Abstract

‘Great events cast their shadow before them’, the German poet Wolfgang Goethe stated cryptically. However, the constant foreshortening of historical perspectives in an increasingly present-centric ‘media age’ has been aggravated by selective memories induced by the current ‘War on Terror’ (i.e. on Global Salafi Jihad) in the decade following 9/11. The combined effect tends to blank out from our reading of contemporary history the long, menacing shadows of terrorism, both religious and secular, that had already fallen over many parts of the world in the two decades preceding that limpid, innocent, early autumn morning in New York. It is easy to forget, for example, that in 1984 the Reagan Administration had already declared a ‘War against Terrorism’ as a reaction to the truck bombings of the US Embassy in April 1983 and then the barracks of the French and US Multinational Force of peacekeeping troops six months later, an attack causing the most serious casualties inflicted on the US and French military in a single day for decades.
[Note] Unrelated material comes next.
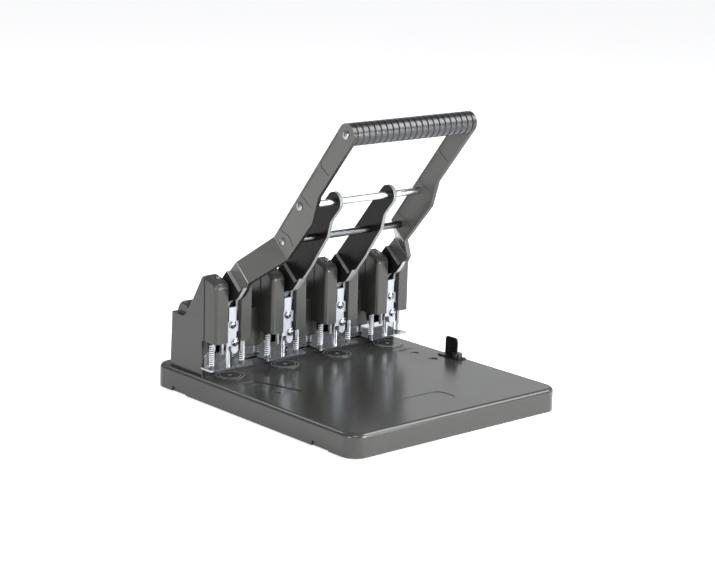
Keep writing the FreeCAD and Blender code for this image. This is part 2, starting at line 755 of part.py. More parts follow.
def front_bar(x):
    """Bright bar on the crosshead: tongue above, screw ear in the middle, clamp lug below."""
    z0 = STRIPPER_TOP
    back = PUNCH_Y - CROSS_FRONT
    front = back - BAR_THICK
    tongue = box(x - TONGUE_HALF, x + TONGUE_HALF, front, back, z0 + BAR_EAR_LOW, PIVOT_Z - TONGUE_DROP)
    body = box(x - BAR_LEFT, x + BAR_RIGHT, front, back, z0 + BAR_LOW, z0 + BAR_EAR_HIGH)
    ear = box(x - BAR_LEFT, x + BAR_EAR, front, back, z0 + BAR_EAR_LOW, z0 + BAR_EAR_HIGH)
    lug_z = z0 + LUG_LOW + LUG_RADIUS
    round_end = Part.makeCylinder(LUG_RADIUS, BAR_THICK, vector(x + LUG_X, front, lug_z), Y_AXIS)
    lug = box(x + LUG_X - LUG_RADIUS, x + LUG_X + LUG_RADIUS, front, back, lug_z, z0 + SCREW_LOW + LUG_RADIUS)
    return fused([tongue, body, ear, round_end, lug])


def domed_head(radius, height, seat, outward):
    """Pan head of a screw: a low rim under a spherical dome, turned about its axis."""
    across = Z_AXIS
    rise = height / 2
    ball = (radius * radius + rise * rise) / height
    half_angle = math.asin(radius / ball) / 2
    rim = seat + across * radius
    shoulder = rim + outward * rise
    crown = seat + outward * height
    middle = crown + across * (ball * math.sin(half_angle)) - outward * (ball * (1 - math.cos(half_angle)))
    edges = [
        Part.LineSegment(seat, rim).toShape(),
        Part.LineSegment(rim, shoulder).toShape(),
        Part.Arc(shoulder, middle, crown).toShape(),
        Part.LineSegment(crown, seat).toShape(),
    ]
    return Part.Face(Part.Wire(edges)).revolve(seat, outward, 360)


def bar_screws(x):
    """Two pan-head screws of the front bar."""
    front = PUNCH_Y - CROSS_FRONT - BAR_THICK
    places = ((x, SCREW_HIGH), (x + LUG_X, SCREW_LOW))
    seats = [vector(place_x, front, STRIPPER_TOP + height) for place_x, height in places]
    heads = [domed_head(SCREW_HEAD_RADIUS, SCREW_HEAD_HEIGHT, seat, -Y_AXIS) for seat in seats]
    return Part.makeCompound(heads)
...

The assaults were carried out by the Shi’ite Muslim terrorist organization operating under the name Islamic Jihad (AKA Hezbollah) during the Lebanese Civil War. It led to the withdrawal of the Multinational Force from the Lebanon, another rare example of terrorism actually succeeding in its immediate aims. Although Islamic Jihad was commonly referred to as ‘fundamentalist’, in Eisenstadt’s terms it should perhaps be more precisely considered communal-nationalist-religious because of the importance of its territorial ambitions.